START

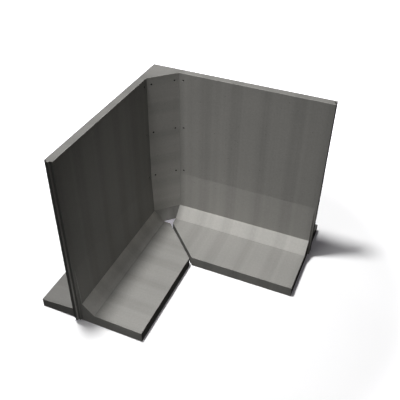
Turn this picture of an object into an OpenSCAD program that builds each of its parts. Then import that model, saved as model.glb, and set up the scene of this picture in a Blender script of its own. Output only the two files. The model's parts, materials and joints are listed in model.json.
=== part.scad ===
// Inside-corner unit of a precast inverted-T retaining wall: two wings at a right angle,
// each a stem on a footing, joined by a corner column with its inner face splayed at 45
// degrees. +Z is up, the footings rest on Z = 0 and the origin is at the middle of the
// base. The right wing runs along +X and the left wing along -Y, with the inner side
// between them.

/* [Wall] */
// Height of the unit, from the underside of the footing to the top of the stem
wall_h = 2500; // [2080:10:3400]
// Length of each wing, from the outer corner to the shoulder of its stem
wing_len = 2465; // [1800:5:3600]
// Thickness of the stem from its top down to the kink
stem_t = 100; // [80:1:124]
// Thickness of the stem where its batter meets the haunch
batter_t = 124; // [103:1:170]
// Height of the kink, where the inner face starts to batter
kink_z = 900; // [600:5:1200]

/* [Footing] */
// Height of the top edge of the haunch
haunch_z = 321; // [260:1:440]
// Height of the foot of the haunch, and of the slab beside the stem
slab_root_z = 166; // [120:1:220]
// Distance from the outer face to the foot of the haunch
haunch_reach = 281; // [200:1:370]
// Distance from the outer face to the inner edge of the slab
slab_inner = 950; // [700:5:1300]
// Thickness of the slab at its inner edge
slab_inner_t = 155; // [80:1:190]
// Reach of the outer toe beyond the outer face
toe_reach = 509; // [300:1:700]
// Thickness of the outer toe at its edge
toe_t = 125; // [80:1:160]
// Set-back of the left footing from the left shoulder
left_setback = 44; // [15:1:120]
// Set-back of the right footing from the right shoulder
right_setback = 30; // [15:1:120]
// Height above the ground of the stem end that stands past its footing
end_lift = 50; // [0:1:100]

/* [Corner] */
// Length of each outer side of the corner column, from the outer corner to a wing
corner_side = 413; // [340:1:600]
// Thickness of the two skirt walls that take the corner column down to the ground
skirt_t = 100; // [60:1:140]
// Open gap between the two mitred footings, measured square to it
mitre_gap = 38; // [15:1:60]

/* [Wall joints] */
// Distance that the tongue stands out from the left shoulder
tongue_out = 22; // [12:1:40]
// Width of the tongue at its root
tongue_root = 36; // [26:1:48]
// Width of the tongue at its tip
tongue_tip = 24; // [12:1:34]
// Clearance between a tongue and its neighbour's groove, on each face
tongue_clear = 3; // [1:0.5:6]

/* [Sockets] */
// Number of socket rows, one above the other
socket_rows = 3; // [1:1:3]
// Distance of the top row below the top of the stem
socket_drop = 101; // [60:1:200]
// Spacing of the socket rows
socket_pitch = 717; // [300:1:860]
// Distance of the wing sockets from the fold beside the corner column
wing_socket_in = 58; // [40:1:120]
// Distance of the corner sockets from the same fold, across the splayed face
corner_socket_in = 64; // [40:1:120]
// Width of the socket's hexagonal body across its flats
socket_af = 27; // [25:0.5:34]
// Diameter of the socket's bore
socket_bore_d = 17.5; // [10:0.5:19]
// Length of the socket's body
socket_len = 50; // [40:1:60]
// Depth of the socket's bore
socket_bore_len = 42; // [20:1:50]
// Depth of the socket behind the concrete face
socket_recess = 5; // [2:1:10]
// Diameter of the opening in the concrete, where it meets the socket
mouth_d = 24; // [20:0.5:24.5]
// Widening of the opening towards the face, for each millimetre of its depth
mouth_taper = 0.4; // [0.1:0.1:1]

/* [Hidden] */
// Colour of the concrete
concrete = [0.60, 0.60, 0.58];
// Colour of the steel sockets
steel = [0.36, 0.35, 0.33];
// Overshoot of a cutting shape past the face that it cuts
over = 10;
// Facets of a full circle
$fn = 48;

// The four columns of sockets, each named for its face
socket_sides = ["left_wall", "corner_left", "corner_right", "right_wall"];

// Middle of the footprint, seen from the outer corner
centre_x = (wing_len - toe_reach) / 2;
centre_y = (toe_reach - wing_len - tongue_out) / 2;
// Half of the mitre gap, measured along a wing
mitre_step = mitre_gap / sqrt(2);

// Name of one socket, counted from the top row
function socket_name(side, row) = str(side, "_socket_", row);

// Height of one row of sockets
function socket_z(row) = wall_h - socket_drop - (row - 1) * socket_pitch;

// Value between a and b, as z goes from za to zb
function between(z, za, a, zb, b) = a + (b - a) * (z - za) / (zb - za);

// Thickness of the stem at height z, with its batter and its haunch
function stem_at(z) =
    z >= kink_z ? stem_t :
    z >= haunch_z ? between(z, kink_z, stem_t, haunch_z, batter_t) :
    between(z, haunch_z, batter_t, slab_root_z, haunch_reach);

// Moves the outer corner of the base, where the pieces are laid out, off the origin
module placed() {
    translate([-centre_x, -centre_y, 0])
        children();
}

// Swaps a shape of the right wing for the same shape on the left wing
module on_left() {
    mirror([1, 1, 0])
        children();
}

// Cross-section of a footing with its haunch: X is the distance in from the outer face,
// and Y is the height
module footing_section() {
    polygon([
        [-toe_reach, 0],
        [slab_inner, 0],
        [slab_inner, slab_inner_t],
        [haunch_reach, slab_root_z],
        [batter_t, haunch_z],
        [batter_t, slab_root_z],
        [0, slab_root_z],
        [-toe_reach, toe_t]
    ]);
}

// Cross-section of a stem, which stands on the footing behind the haunch
module stem_section() {
    polygon([
        [0, slab_root_z],
        [batter_t, slab_root_z],
        [batter_t, haunch_z],
        [stem_t, kink_z],
        [stem_t, wall_h],
        [0, wall_h]
    ]);
}

// Carries a cross-section along the right wing, from the corner column to the footing's
// end, with its inner side towards -Y
module wing_run(setback) {
    translate([corner_side, 0, 0])
        rotate([90, 0, 90])
            linear_extrude(wing_len - setback - corner_side)
                mirror([1, 0])
                    children();
}

// The ground beyond the mitre line, which the footing of the right wing leaves free
module mitre_cut() {
    near = corner_side - over;
    far = slab_inner + over;
    translate([0, 0, -over])
        linear_extrude(slab_root_z + 2 * over)
            polygon([
                [near, mitre_step - near],
                [far + mitre_step, -far],
                [near, -far]
            ]);
}

// Plan of a tongue on the right wing's end, grown by a clearance on its three faces
module tongue_plan(clear) {
    root = tongue_root / 2 + clear;
    tip = tongue_tip / 2 + clear;
    out = tongue_out + clear;
    polygon([
        [-over, root],
        [0, root],
        [out, tip],
        [out, -tip],
        [0, -root],
        [-over, -root]
    ]);
}

// The groove in the right wing's end, which takes the tongue of the next element
module groove() {
    translate([wing_len, -stem_t / 2, end_lift - over])
        mirror([1, 0, 0])
            linear_extrude(wall_h - end_lift + 2 * over)
                tongue_plan(tongue_clear);
}

// A footing on the right wing, mitred at the corner
module footing_blank(setback) {
    difference() {
        wing_run(setback)
            footing_section();
        mitre_cut();
    }
}

// A stem on the right wing. Its plain end stands past the footing, clear of the ground.
module stem_blank(setback) {
    footing_end = wing_len - setback;
    wing_run(setback)
        stem_section();
    rotate([90, 0, 0])
        linear_extrude(stem_t)
            polygon([
                [footing_end - over, slab_root_z],
                [footing_end, slab_root_z],
                [footing_end, end_lift],
                [wing_len, end_lift],
                [wing_len, wall_h],
                [footing_end - over, wall_h]
            ]);
}

// Places a child, which points along +Z, square to the face at a right-hand socket
module at_right_socket(side, row) {
    z = socket_z(row);
    t = stem_at(z);
    step = corner_socket_in / sqrt(2);
    if (side == "right_wall")
        translate([corner_side + wing_socket_in, -t, z])
            rotate([90, 0, 0])
                children();
    else
        translate([corner_side - step, -t - step, z])
            rotate([90, 0, 45])
                children();
}

// Places a child at any socket
module at_socket(side, row) {
    if (side == "left_wall")
        on_left() at_right_socket("right_wall", row) children();
    else if (side == "corner_left")
        on_left() at_right_socket("corner_right", row) children();
    else
        at_right_socket(side, row) children();
}

// A socket's hexagonal body, with its flats at the top and bottom and its mouth at Z = 0
module socket_body() {
    translate([0, 0, -socket_len])
        cylinder(h = socket_len, d = socket_af / cos(30), $fn = 6);
}

// The seats in the concrete round one column of sockets, each with a tapered opening
module socket_seats(side) {
    for (row = [1:socket_rows])
        at_socket(side, row)
            translate([0, 0, -socket_recess]) {
                socket_body();
                translate([0, 0, -over])
                    cylinder(
                        h = socket_recess + 2 * over,
                        d1 = mouth_d - over * mouth_taper,
                        d2 = mouth_d + (socket_recess + over) * mouth_taper
                    );
            }
}

module left_stem() {
    color(concrete)
        placed() {
            difference() {
                on_left() stem_blank(left_setback);
                socket_seats("left_wall");
            }
            on_left()
                translate([wing_len, -stem_t / 2, end_lift])
                    linear_extrude(wall_h - end_lift)
                        tongue_plan(0);
        }
}

module left_footing() {
    color(concrete)
        placed()
            on_left()
                footing_blank(left_setback);
}

module right_stem() {
    color(concrete)
        placed()
            difference() {
                stem_blank(right_setback);
                socket_seats("right_wall");
                groove();
            }
}

// The groove reaches the footing only where it is deeper than the set-back
module right_footing() {
    color(concrete)
        placed()
            difference() {
                footing_blank(right_setback);
                groove();
            }
}

// Side view of the corner column, seen along its splayed face. The haunch's slope runs
// on to the ground here, and the hollow under the column trims it at the slab's height.
module splay_section() {
    // Distance in from the outer corner to the splayed face, where the stem is t thick
    function splay_in(t) = (corner_side + t) / sqrt(2);
    polygon([
        [0, 0],
        [splay_in(stem_at(0)), 0],
        [splay_in(batter_t), haunch_z],
        [splay_in(stem_t), kink_z],
        [splay_in(stem_t), wall_h],
        [0, wall_h]
    ]);
}

module corner_column() {
    color(concrete)
        placed()
            difference() {
                intersection() {
                    translate([0, -corner_side, 0])
                        cube([corner_side, corner_side, wall_h]);
                    rotate([90, 0, -45])
                        translate([0, 0, -2 * corner_side])
                            linear_extrude(4 * corner_side)
                                splay_section();
                }
                skirt_hollow();
                socket_seats("corner_left");
                socket_seats("corner_right");
            }
}

// The hollow under the corner column, behind the mouth between the two footings
module skirt_hollow() {
    side = corner_side - skirt_t + over;
    translate([skirt_t, -skirt_t - side, -over])
        cube([side, side, slab_root_z + over]);
}

// A blind threaded socket, cast in with its mouth just behind the face
module socket(side, row) {
    color(steel)
        placed()
            at_socket(side, row)
                translate([0, 0, -socket_recess])
                    difference() {
                        socket_body();
                        translate([0, 0, -socket_bore_len])
                            cylinder(h = socket_bore_len + over, d = socket_bore_d);
                    }
}

left_stem();
left_footing();
right_stem();
right_footing();
corner_column();
for (side = socket_sides, row = [1:socket_rows])
    socket(side, row);
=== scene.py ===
import json
import math

import bmesh
import bpy
import numpy as np
from mathutils import Matrix, Vector


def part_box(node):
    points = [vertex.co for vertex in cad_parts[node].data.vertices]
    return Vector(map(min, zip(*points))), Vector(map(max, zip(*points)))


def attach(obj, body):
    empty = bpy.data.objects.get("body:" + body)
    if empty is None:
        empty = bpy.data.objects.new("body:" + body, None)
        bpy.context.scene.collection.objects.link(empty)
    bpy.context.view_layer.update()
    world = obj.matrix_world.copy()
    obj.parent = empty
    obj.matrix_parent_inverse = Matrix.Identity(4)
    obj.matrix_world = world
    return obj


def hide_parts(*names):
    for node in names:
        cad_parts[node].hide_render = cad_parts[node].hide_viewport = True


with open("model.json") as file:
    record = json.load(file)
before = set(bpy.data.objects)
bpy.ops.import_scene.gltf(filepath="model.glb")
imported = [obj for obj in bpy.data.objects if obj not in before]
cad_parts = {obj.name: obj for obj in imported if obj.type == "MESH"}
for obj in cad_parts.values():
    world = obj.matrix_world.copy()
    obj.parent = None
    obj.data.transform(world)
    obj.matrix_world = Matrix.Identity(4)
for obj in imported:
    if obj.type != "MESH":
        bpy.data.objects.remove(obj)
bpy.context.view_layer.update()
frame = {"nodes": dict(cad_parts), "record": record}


mounts = {mount["name"]: mount for mount in frame["record"]["mounts"]}
concreteNodes = [n for n in frame["nodes"] if "socket" not in n]
socketNodes = sorted(n for n in frame["nodes"] if "socket" in n)
print("frame loaded:", len(concreteNodes), "concrete pieces,", len(socketNodes), "sockets")


def linearColor(hexText):
    # sRGB hex to linear: c / 12.92 below 0.04045, else ((c + 0.055) / 1.055) ^ 2.4
    c = np.array([int(hexText[i:i + 2], 16) for i in (1, 3, 5)]) / 255
    c = np.where(c <= 0.04045, c / 12.92, ((c + 0.055) / 1.055) ** 2.4)
    return (*[float(v) for v in c], 1.0)


def addNode(tree, kind, inputs=None, **settings):
    # one node, its settings, and for each input a fixed value or the socket it is linked to
    node = tree.nodes.new(kind)
    for name, value in settings.items():
        setattr(node, name, value)
    for key, value in (inputs or {}).items():
        if isinstance(value, bpy.types.NodeSocket):
            tree.links.new(value, node.inputs[key])
        else:
            node.inputs[key].default_value = value
    return node


def newMaterial(name):
    # an empty node material, and its node tree
    material = bpy.data.materials.new(name)
    material.use_nodes = True
    material.node_tree.nodes.clear()
    return material, material.node_tree


def placePiece(name, mesh, nodes):
    # puts a mesh into the scene as a piece that stands for CAD nodes
    piece = bpy.data.objects.new(name, mesh)
    bpy.context.scene.collection.objects.link(piece)
    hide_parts(*nodes)
    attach(piece, "root")
    return piece


# cast concrete: the five concrete pieces, each welded into one shell, with their real arrises
# eased
arris = {
    "radius": 0.003,       # how far the form's fillet strip eases an outer edge
    "segments": 3,
    "weld": 2e-5,          # corners of loose triangles closer than this are one corner
    "flatAngle": 0.4,      # degrees, below which two faces are one
    "sharpAngle": 0.3,     # radians, below which an edge is not an arris
    "shortest": 0.017,     # edges shorter than this are the rims of the socket openings
    "probeRadius": 0.004,  # circle round an edge's middle that is tested for concrete
    "probePoints": 16,
    "probeStart": 0.37,    # keeps the points off the faces, as a share of their spacing
    "outerShare": 0.42,    # an outer edge has less of its circle in concrete than this
}


def trianglesOf(node):
    # corners of all the triangles of a CAD node, as an array (triangle, corner, xyz)
    mesh = frame["nodes"][node].data
    mesh.calc_loop_triangles()
    corners = np.zeros(len(mesh.loop_triangles) * 3, np.int32)
    mesh.loop_triangles.foreach_get("vertices", corners)
    points = np.zeros(len(mesh.vertices) * 3)
    mesh.vertices.foreach_get("co", points)
    return points.reshape(-1, 3)[corners].reshape(-1, 3, 3)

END

WHAT THE EXERCISE ASKS: Repeat word for word the stretch of lines from the one with "left_stem();" down to the one with "obj.parent = empty", both included.

ANSWER BELOW:
left_stem();
left_footing();
right_stem();
right_footing();
corner_column();
for (side = socket_sides, row = [1:socket_rows])
    socket(side, row);
=== scene.py ===
import json
import math

import bmesh
import bpy
import numpy as np
from mathutils import Matrix, Vector


def part_box(node):
    points = [vertex.co for vertex in cad_parts[node].data.vertices]
    return Vector(map(min, zip(*points))), Vector(map(max, zip(*points)))


def attach(obj, body):
    empty = bpy.data.objects.get("body:" + body)
    if empty is None:
        empty = bpy.data.objects.new("body:" + body, None)
        bpy.context.scene.collection.objects.link(empty)
    bpy.context.view_layer.update()
    world = obj.matrix_world.copy()
    obj.parent = empty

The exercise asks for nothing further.